1. Construct a filter: a 1d numpy array with length n and each value being 1/n (so its sum is 1). The length must be an odd number.

2. Apply the filter by convolving it with the data to be filtered using np.convolve.

3. Plot the original and smoothed data.

4. Experiment with different filter lengths.


# Part 5.8 - Advanced filtering - *Mini-lecture*
* Moving average filters equally weight importance of all data in the window.
* However, probably want to weight central points more than distant ones.
* Many more complex filter shapes exist, e.g. those in assignment task 1.
* Filtering is also possible in frequency domain with Fourier Transforms – not addressed in this course.


# Part 5.9 - Week 5 Assignment

**Task 1**

Numpy provides some more complex filters here: https://numpy.org/doc/stable/reference/routines.window.html (window means filter in this context)
Create a notebook where you apply these filters as well moving average filters to a noisy dataset.
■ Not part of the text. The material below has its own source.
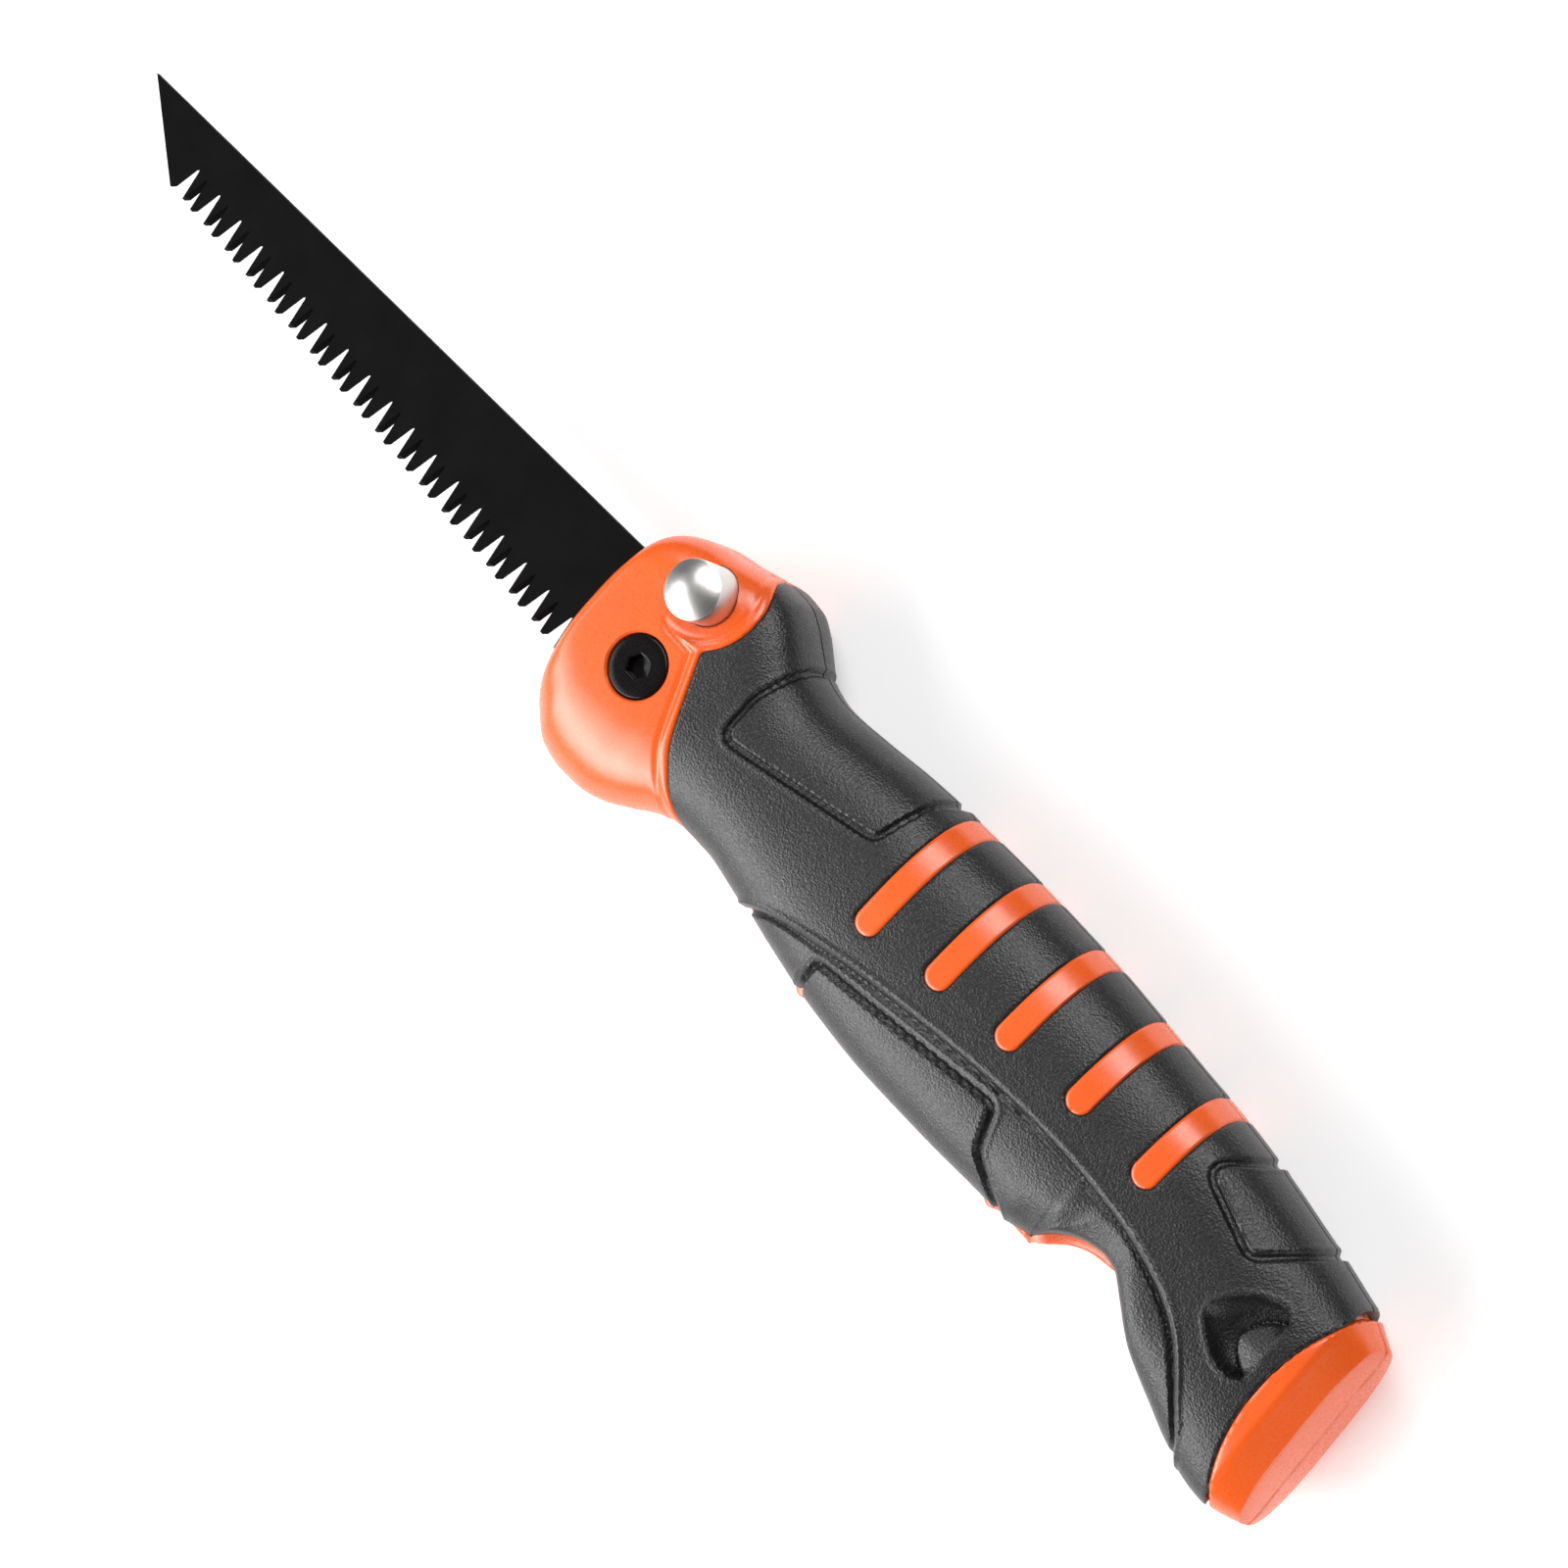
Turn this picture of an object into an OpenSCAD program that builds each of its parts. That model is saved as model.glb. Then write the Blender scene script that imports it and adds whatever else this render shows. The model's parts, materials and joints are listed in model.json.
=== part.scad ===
// Folding pruning saw with a two-shell handle, soft grips and a push-button blade lock.
// The saw lies on its side: +X runs towards the butt, +Y towards the spine, +Z out of the button side.
// Shapes are drawn about the pivot axis, with the middle of the blade's thickness at z = 0,
// and placed() then moves them so that the origin is at the middle of the footprint.

/* [Blade] */
// Thickness of the blade
blade_t = 1.2; // [0.9:0.1:1.3]
// Distance from the pivot to the blade's point
tip_x = 166.3; // [150:0.1:166.5]
// Height of the point above the pivot's level
tip_y = 7.2; // [6:0.1:9]
// Height of the straight back where it enters the head
back_y = 13.4; // [12:0.1:13.6]
// Distance from the pivot to the last tooth
last_tooth_x = 20.5; // [20:0.1:22]
// Depth of the last tooth below the pivot's level
last_tooth_y = 12; // [11.5:0.1:12.5]
// Depth of the first tooth below the pivot's level
first_tooth_y = 6.2; // [5.5:0.1:7]
// Distance from one tooth point to the next
tooth_pitch = 3.63; // [3.4:0.01:3.7]
// Number of gullets between the teeth
gullet_count = 35; // [30:1:35]
// Depth of a gullet
gullet_depth = 6.5; // [4:0.1:7]
// Angle at which alternate gullets are ground through the blade
grind_angle = 32; // [0:1:35]

/* [Handle] */
// Width of the gap that the blade folds into
slot_w = 3; // [2.6:0.1:3.6]
// Thickness of the soft grips
grip_t = 2.2; // [1.5:0.1:2.4]
// Half thickness of the flat sides of the head
head_half = 12.5; // [12:0.1:12.8]
// Radius of the round end of the hollow for a finger at the belly
finger_r = 13.2; // [12.8:0.1:13.6]
// Number of orange ribs across the grip
rib_count = 5; // [3:1:5]
// Distance between the first two ribs
rib_pitch = 16.4; // [15:0.1:16.5]
// Width of a rib
rib_w = 5.4; // [4:0.1:5.6]

/* [Pivot] */
// Radius of the pivot bolt's shank
bolt_r = 2.95; // [2.5:0.05:3]
// Radius of the pivot bolt's head
bolt_head_r = 6; // [5.5:0.1:6.2]
// Outer radius of the sleeve that the blade turns on
bush_r = 4.5; // [4:0.1:5]
// Width across the flats of the pivot nut
nut_af = 10; // [9.5:0.1:10]
// Outer radius of the washers beside the blade
washer_r = 10; // [8:0.1:10.2]

/* [Lock] */
// Distance from the pivot to the button's axis along the handle
button_x = 0.9; // [0:0.1:1.5]
// Distance from the pivot to the button's axis across the handle
button_y = 18.6; // [18.4:0.1:18.8]
// Radius of the button
button_r = 5.7; // [5.2:0.1:5.7]
// Height of the button above the head's flat side
button_out = 8.2; // [6:0.1:8.5]
// Radius of the collar that blocks the blade
collar_r = 6; // [5.9:0.1:6.1]
// Radius of the neck that the blade passes when the button is pressed
neck_r = 2.8; // [2.2:0.1:2.8]
// Depth that the button can be pressed
press_travel = 2; // [1.6:0.1:2.2]
// Radial clearance of the moving metal parts
running_gap = 0.05; // [0.02:0.01:0.08]

/* [Hidden] */
$fn = 48;

orange = "#f4581c";
grey = "#3a3a3c";
steel = "#b9bcc0";
black = "#1b1b1d";
far_below = 60;

// Side view of the handle: [x, belly y, spine y, half thickness, squareness of the section
// towards the belly, squareness towards the spine].
stations = [
    [-16.5, -11, 14, 11, 3, 4.5], [-15.5, -16, 18.4, 12.2, 3, 5], [-14, -19.5, 21, 13, 3, 5.5],
    [-11, -22.9, 23.4, 13.3, 3, 5.5], [-7, -25.6, 25.1, 13.4, 3, 5.5], [-2, -26.4, 26.2, 13.4, 3, 5.5],
    [3, -26.1, 27.6, 13.4, 3, 5.5], [8, -24.7, 28.8, 13.3, 2.9, 5], [12, -22.5, 28.6, 13.2, 2.8, 4.5],
    [16, -19.8, 27, 13, 2.7, 3.8], [20, -17.6, 24.4, 12.8, 2.6, 3.2], [25, -16.3, 21.5, 12.6, 2.5, 2.7],
    [31, -16.2, 20.6, 12.5, 2.5, 2.5], [40, -17.5, 21.4, 12.5, 2.5, 2.5],
    [52, -19.8, 22.9, 12.8, 2.5, 2.5], [66, -21.9, 23.8, 13.2, 2.5, 2.5],
    [82, -22.9, 24.2, 13.4, 2.5, 2.5], [98, -22.6, 24.1, 13.4, 2.5, 2.5],
    [112, -21.9, 23.4, 13.4, 2.5, 2.5], [124, -21.6, 22.6, 13.3, 2.5, 2.5],
    [136, -21.8, 21.8, 13.2, 2.6, 2.6], [148, -23, 20.5, 13, 2.6, 2.6],
    [158, -25, 18.9, 12.8, 2.7, 2.7], [168, -27.6, 17.2, 12.4, 2.8, 2.8],
    [175, -28.8, 16, 12.1, 2.9, 2.9], [176.8, -28.8, 15.7, 12, 2.9, 2.9],
    [182.6, -26.5, 12.5, 8.6, 2.9, 2.9], [184.7, -25.3, 11.3, 5.4, 2.9, 2.9],
    [185.6, -22.4, 8.4, 1.8, 2.9, 2.9]
];
arc_steps = 14;
butt_slant = 0.1;
slant_from = 165;
grip_from = 5;
grip_to = 181;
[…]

Experiment also with different filter lengths and comment on the differences and value of each method.

**Task 2**

Downsampling a noisy dataset by a significant amount (e.g. 10-100x) either by interpolation or just taking every nth data point, often leads to an unrepresentative representation of the original data. One solution is to first filter the data, then downsample the filtered dataset.

Look back to the NGRIP dataset from Session 1. Resample it to 1 sample every 1 ky. First use the method we used above for the cave CO2 data, then try pre-filtering it (try different filters/sizes). Compare and discuss the difference between the two approaches.

**Submission**
* Submit the assignment here: https://github.com/ds4geo/ds4geo_ws2020/tree/master/Assignments/Session%203
* Create a new Colab notebook via Google Drive, then save it to the submission repository using "save a copy to GitHub". See here:
 * https://github.com/ds4geo/ds4geo/blob/master/Github%20Assignment%20Readme.md
* The **deadline** is 23:59 on 10th November 2020.
* This assignment comprises 5% of the assessment for the course. Marks are split between the two tasks and are awarded for effectively running the analyses, visualising, and discussing the results.